Horizontal Single Belt Casting of Thin Strips of an Advanced High Strength Steel (Fe–21%Mn–2.5%Al–2.8%Si–0.08%C wt%)

This research presents numerical modeling and experimental results on thin strips of Fe–21%Mn–2.5%Al–2.8%Si–0.08%C wt% steel, obtained using the horizontal single belt casting (HSBC) process. The free stream of the molten metal, exiting from a nozzle slot, was observed to be highly unstable and nonuniform, after interacting with a 30° inclined refractory plane of a delivery system. However, increasing the inclination of the refractory plane to 45°–60° allows the falling molten metal free stream to become much more stable and less fluctuating. In addition, the molten metal can undergo a hydraulic jump when impacting and flowing down these inclined refractory planes. These hydraulic jumps result in the generation of free surface waves, which travel further downstream.
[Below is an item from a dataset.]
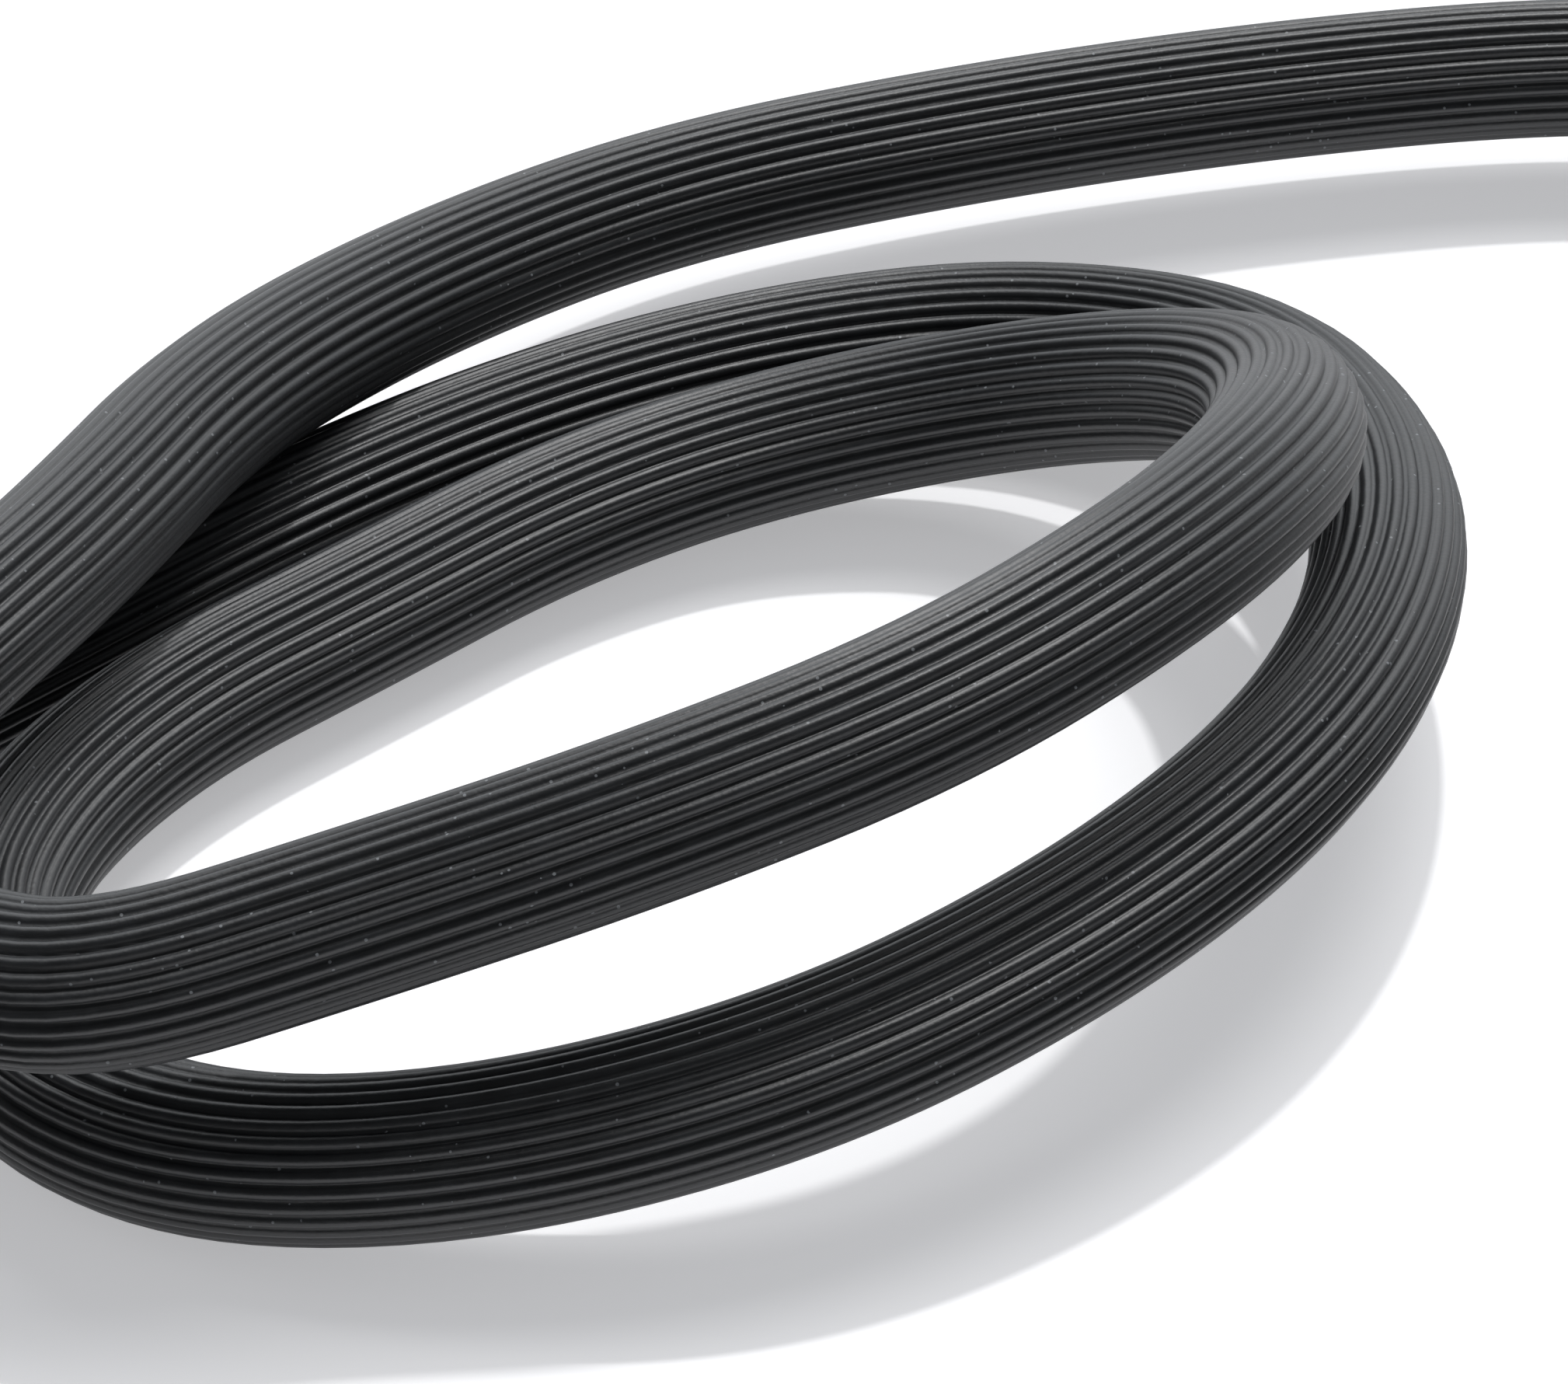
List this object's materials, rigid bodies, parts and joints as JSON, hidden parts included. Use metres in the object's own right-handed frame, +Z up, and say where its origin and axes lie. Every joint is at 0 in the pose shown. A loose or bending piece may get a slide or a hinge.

Fortunately, these instabilities are not usually detrimental to the surface quality of the casting, as they are rapidly damped, to disappear within a short distance, prior to solidification. The types and numbers of solid phases then forming for this steel, under the relevant Scheil cooling conditions, are determined using FactSage software. The surface roughness of the cast strip was evaluated using a Nanovea 3D surface profilometer. Microstructures of the cast and heat‐treated strips were determined using Optical and Electron microscopes. Producing a high‐quality steel strip during horizontal single belt casting process is possible without electromagnetic braking. By targeting 4–5 mm cast thickness, at a belt speed of ≈0.8 m s−1, surface waves generated by impingement of the exiting liquid metal stream onto an inclined refractory plane are rapidly damped, prior to final solidification of the steel strip on the moving belt.